[Stated task]
Only the lines from the one containing "corners = [vertex.co" down to the one containing "obj.matrix_world = Matrix.Identity(4)", inclusive, are to be quoted exactly.

[Raw data]
- - -
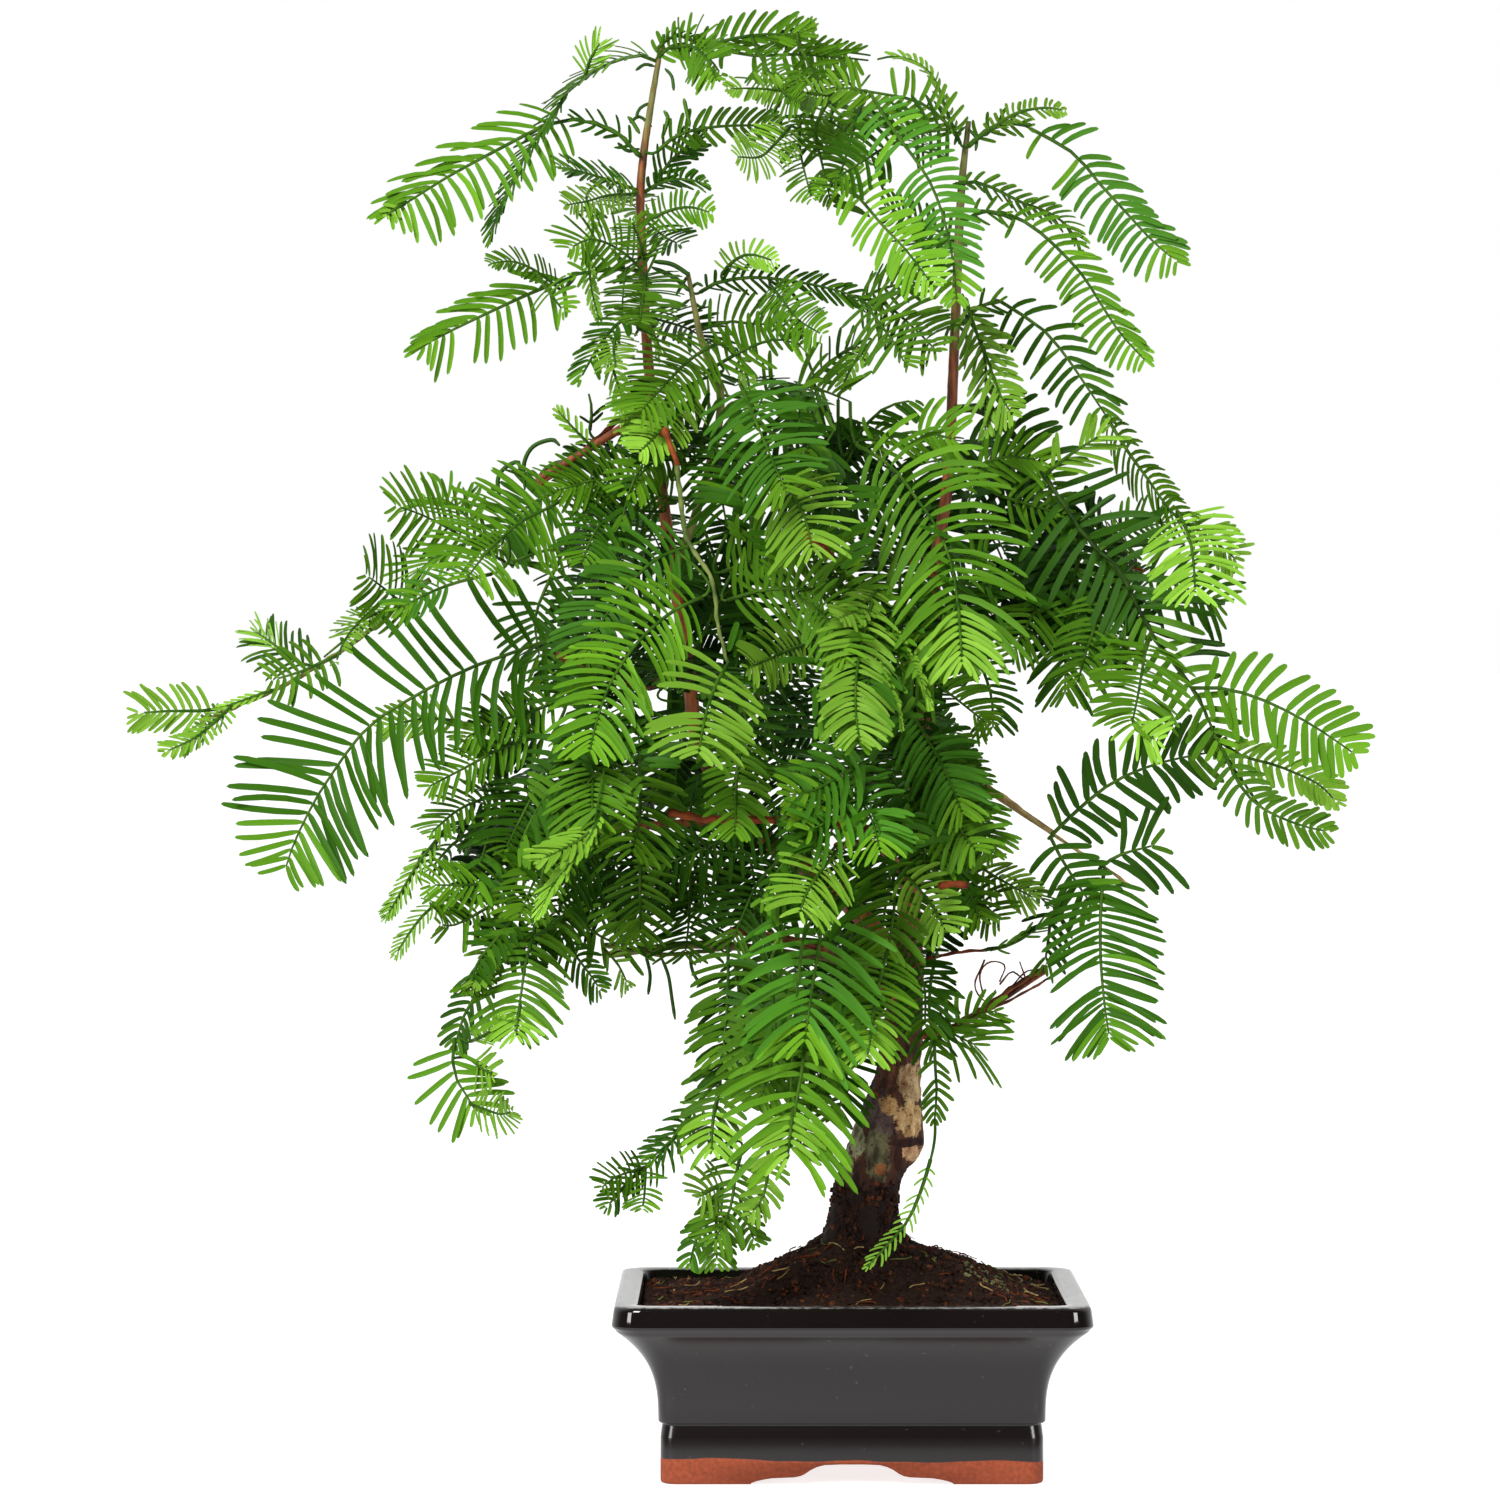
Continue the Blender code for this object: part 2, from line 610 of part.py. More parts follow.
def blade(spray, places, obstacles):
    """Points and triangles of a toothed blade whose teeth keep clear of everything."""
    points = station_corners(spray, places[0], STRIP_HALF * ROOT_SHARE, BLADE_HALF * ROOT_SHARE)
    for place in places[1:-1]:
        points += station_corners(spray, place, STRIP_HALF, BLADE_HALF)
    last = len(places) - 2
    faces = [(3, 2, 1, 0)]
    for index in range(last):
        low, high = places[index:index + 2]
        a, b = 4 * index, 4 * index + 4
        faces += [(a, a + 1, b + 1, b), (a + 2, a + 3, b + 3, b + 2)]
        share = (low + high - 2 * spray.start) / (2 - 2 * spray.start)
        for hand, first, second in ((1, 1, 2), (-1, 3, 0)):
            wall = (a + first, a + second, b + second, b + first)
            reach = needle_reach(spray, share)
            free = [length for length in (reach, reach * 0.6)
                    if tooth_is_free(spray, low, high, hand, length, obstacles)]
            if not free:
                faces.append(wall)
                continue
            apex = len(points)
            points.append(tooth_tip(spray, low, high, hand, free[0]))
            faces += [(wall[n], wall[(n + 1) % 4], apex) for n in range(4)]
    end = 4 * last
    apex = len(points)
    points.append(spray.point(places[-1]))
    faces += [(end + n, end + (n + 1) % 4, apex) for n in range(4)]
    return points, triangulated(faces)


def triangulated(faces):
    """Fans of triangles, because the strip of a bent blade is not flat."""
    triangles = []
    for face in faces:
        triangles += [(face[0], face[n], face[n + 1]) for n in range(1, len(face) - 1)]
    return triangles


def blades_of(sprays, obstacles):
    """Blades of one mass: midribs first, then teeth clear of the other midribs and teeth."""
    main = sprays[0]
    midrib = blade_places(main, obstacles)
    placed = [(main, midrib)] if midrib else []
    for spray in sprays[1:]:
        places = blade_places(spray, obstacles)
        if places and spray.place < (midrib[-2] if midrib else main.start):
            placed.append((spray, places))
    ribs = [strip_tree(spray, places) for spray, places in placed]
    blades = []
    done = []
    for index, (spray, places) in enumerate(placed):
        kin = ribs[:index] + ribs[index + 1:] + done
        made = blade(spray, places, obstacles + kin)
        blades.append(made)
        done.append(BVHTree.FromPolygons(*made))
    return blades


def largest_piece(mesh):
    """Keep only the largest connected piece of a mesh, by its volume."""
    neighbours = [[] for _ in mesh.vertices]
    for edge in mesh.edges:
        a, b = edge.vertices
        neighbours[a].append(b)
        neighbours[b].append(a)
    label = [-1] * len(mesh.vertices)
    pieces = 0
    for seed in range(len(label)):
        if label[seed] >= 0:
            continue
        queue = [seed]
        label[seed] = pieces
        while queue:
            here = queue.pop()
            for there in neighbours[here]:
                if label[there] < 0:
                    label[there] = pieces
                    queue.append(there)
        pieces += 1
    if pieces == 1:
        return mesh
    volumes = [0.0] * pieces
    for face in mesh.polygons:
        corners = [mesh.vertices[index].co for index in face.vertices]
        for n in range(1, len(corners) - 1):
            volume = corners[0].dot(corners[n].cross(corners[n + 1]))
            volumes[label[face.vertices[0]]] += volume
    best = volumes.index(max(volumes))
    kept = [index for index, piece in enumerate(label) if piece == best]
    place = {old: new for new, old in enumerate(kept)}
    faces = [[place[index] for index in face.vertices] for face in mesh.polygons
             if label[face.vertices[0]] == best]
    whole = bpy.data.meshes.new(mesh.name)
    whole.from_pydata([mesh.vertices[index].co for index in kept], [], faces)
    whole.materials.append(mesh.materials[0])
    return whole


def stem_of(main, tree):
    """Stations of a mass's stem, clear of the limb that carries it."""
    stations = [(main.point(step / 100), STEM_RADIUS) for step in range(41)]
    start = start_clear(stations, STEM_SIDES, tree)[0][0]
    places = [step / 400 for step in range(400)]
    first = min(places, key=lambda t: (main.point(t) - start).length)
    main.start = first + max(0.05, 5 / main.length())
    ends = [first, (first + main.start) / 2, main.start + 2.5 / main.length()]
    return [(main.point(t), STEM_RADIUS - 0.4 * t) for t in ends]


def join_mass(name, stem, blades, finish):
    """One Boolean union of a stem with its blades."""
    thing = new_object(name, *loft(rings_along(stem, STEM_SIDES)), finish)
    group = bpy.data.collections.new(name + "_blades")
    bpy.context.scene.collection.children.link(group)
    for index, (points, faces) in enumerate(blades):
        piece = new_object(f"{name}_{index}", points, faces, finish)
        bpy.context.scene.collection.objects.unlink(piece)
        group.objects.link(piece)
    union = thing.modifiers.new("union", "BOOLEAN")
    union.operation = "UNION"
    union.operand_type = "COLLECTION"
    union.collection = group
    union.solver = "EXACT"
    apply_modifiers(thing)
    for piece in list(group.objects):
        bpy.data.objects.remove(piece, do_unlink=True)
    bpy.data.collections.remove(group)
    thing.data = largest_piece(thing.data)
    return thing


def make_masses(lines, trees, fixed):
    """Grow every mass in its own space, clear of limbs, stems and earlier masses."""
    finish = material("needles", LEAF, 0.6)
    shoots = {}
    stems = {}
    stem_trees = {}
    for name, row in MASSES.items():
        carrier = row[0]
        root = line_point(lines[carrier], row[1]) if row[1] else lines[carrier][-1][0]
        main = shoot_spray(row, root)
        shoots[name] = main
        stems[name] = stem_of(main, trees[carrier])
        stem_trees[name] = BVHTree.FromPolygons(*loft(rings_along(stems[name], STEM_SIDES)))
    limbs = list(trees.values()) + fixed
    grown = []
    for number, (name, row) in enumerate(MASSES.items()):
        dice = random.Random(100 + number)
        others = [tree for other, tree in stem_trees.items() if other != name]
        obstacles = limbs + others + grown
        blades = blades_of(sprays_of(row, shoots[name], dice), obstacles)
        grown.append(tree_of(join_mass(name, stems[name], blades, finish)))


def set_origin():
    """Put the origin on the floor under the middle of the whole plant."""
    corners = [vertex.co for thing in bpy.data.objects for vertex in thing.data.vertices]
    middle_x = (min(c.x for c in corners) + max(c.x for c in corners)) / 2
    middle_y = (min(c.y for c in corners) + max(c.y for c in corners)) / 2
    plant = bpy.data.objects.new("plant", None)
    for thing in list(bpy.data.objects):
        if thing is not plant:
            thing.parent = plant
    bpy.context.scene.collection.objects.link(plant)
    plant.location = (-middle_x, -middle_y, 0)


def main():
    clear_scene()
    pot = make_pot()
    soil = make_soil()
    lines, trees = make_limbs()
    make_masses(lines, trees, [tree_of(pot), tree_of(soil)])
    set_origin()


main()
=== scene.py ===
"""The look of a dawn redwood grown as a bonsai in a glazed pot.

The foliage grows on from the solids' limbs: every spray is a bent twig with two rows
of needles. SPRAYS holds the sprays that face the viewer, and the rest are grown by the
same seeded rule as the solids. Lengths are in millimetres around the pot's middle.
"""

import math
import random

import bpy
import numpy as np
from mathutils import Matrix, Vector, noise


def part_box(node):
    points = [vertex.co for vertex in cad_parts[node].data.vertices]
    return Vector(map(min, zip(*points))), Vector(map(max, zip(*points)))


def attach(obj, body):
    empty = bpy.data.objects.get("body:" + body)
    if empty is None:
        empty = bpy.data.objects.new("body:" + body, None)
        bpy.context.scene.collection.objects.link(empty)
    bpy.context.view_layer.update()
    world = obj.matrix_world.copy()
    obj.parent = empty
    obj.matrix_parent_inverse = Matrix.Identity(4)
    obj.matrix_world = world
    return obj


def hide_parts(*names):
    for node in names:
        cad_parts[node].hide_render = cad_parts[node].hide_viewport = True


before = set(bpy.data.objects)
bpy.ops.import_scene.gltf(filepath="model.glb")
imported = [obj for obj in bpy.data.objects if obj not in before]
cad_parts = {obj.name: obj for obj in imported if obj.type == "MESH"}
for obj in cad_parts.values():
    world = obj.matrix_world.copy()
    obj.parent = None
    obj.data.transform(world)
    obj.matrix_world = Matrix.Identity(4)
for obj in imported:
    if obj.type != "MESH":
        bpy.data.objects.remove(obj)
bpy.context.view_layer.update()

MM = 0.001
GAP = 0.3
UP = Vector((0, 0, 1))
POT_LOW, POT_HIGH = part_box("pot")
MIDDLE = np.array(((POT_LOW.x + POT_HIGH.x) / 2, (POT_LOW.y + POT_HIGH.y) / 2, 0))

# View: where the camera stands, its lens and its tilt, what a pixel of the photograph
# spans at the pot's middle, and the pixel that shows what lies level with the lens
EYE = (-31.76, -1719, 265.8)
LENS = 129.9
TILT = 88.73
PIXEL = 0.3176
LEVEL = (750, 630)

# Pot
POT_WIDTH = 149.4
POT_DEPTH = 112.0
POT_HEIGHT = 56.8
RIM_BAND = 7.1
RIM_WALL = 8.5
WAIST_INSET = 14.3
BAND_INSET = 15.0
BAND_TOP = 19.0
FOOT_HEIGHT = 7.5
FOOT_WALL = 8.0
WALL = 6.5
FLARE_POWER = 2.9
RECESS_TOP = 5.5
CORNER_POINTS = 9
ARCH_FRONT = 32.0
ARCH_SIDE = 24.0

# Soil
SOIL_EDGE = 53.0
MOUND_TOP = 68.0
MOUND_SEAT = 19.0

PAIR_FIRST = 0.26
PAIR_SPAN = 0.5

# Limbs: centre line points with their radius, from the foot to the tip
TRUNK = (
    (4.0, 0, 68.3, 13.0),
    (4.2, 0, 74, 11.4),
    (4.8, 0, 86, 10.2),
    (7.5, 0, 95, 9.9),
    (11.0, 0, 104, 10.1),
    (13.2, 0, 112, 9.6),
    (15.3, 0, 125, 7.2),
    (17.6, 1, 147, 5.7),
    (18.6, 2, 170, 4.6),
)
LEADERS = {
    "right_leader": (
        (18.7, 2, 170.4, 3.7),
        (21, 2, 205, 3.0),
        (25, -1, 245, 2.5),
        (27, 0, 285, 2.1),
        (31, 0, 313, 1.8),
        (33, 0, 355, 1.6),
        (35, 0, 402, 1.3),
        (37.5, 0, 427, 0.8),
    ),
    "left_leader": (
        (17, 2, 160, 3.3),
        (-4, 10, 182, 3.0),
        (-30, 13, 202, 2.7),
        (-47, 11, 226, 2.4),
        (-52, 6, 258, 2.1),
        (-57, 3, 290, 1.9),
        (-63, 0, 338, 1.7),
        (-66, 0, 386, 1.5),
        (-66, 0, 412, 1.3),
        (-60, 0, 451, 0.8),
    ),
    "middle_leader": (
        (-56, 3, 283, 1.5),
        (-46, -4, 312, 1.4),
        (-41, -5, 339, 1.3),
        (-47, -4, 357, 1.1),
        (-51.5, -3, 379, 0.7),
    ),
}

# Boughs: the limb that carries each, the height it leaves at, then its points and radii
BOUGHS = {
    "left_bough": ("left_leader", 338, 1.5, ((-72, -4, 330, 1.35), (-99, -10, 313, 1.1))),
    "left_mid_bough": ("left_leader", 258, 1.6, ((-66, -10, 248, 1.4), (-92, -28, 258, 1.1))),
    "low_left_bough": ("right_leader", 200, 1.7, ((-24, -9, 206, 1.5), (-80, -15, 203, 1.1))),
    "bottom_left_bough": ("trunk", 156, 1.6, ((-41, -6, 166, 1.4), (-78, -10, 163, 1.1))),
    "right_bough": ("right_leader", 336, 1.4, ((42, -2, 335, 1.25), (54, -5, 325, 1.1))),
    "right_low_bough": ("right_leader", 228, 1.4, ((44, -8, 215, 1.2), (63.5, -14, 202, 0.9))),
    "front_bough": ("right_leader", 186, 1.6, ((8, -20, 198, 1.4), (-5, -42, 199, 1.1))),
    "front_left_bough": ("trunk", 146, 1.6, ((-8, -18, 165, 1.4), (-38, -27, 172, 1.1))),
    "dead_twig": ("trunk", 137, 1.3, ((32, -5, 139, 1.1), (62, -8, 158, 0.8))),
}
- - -
[Solution]
    corners = [vertex.co for thing in bpy.data.objects for vertex in thing.data.vertices]
    middle_x = (min(c.x for c in corners) + max(c.x for c in corners)) / 2
    middle_y = (min(c.y for c in corners) + max(c.y for c in corners)) / 2
    plant = bpy.data.objects.new("plant", None)
    for thing in list(bpy.data.objects):
        if thing is not plant:
            thing.parent = plant
    bpy.context.scene.collection.objects.link(plant)
    plant.location = (-middle_x, -middle_y, 0)


def main():
    clear_scene()
    pot = make_pot()
    soil = make_soil()
    lines, trees = make_limbs()
    make_masses(lines, trees, [tree_of(pot), tree_of(soil)])
    set_origin()


main()
=== scene.py ===
"""The look of a dawn redwood grown as a bonsai in a glazed pot.

The foliage grows on from the solids' limbs: every spray is a bent twig with two rows
of needles. SPRAYS holds the sprays that face the viewer, and the rest are grown by the
same seeded rule as the solids. Lengths are in millimetres around the pot's middle.
"""

import math
import random

import bpy
import numpy as np
from mathutils import Matrix, Vector, noise


def part_box(node):
    points = [vertex.co for vertex in cad_parts[node].data.vertices]
    return Vector(map(min, zip(*points))), Vector(map(max, zip(*points)))


def attach(obj, body):
    empty = bpy.data.objects.get("body:" + body)
    if empty is None:
        empty = bpy.data.objects.new("body:" + body, None)
        bpy.context.scene.collection.objects.link(empty)
    bpy.context.view_layer.update()
    world = obj.matrix_world.copy()
    obj.parent = empty
    obj.matrix_parent_inverse = Matrix.Identity(4)
    obj.matrix_world = world
    return obj


def hide_parts(*names):
    for node in names:
        cad_parts[node].hide_render = cad_parts[node].hide_viewport = True


before = set(bpy.data.objects)
bpy.ops.import_scene.gltf(filepath="model.glb")
imported = [obj for obj in bpy.data.objects if obj not in before]
cad_parts = {obj.name: obj for obj in imported if obj.type == "MESH"}
for obj in cad_parts.values():
    world = obj.matrix_world.copy()
    obj.parent = None
    obj.data.transform(world)
    obj.matrix_world = Matrix.Identity(4)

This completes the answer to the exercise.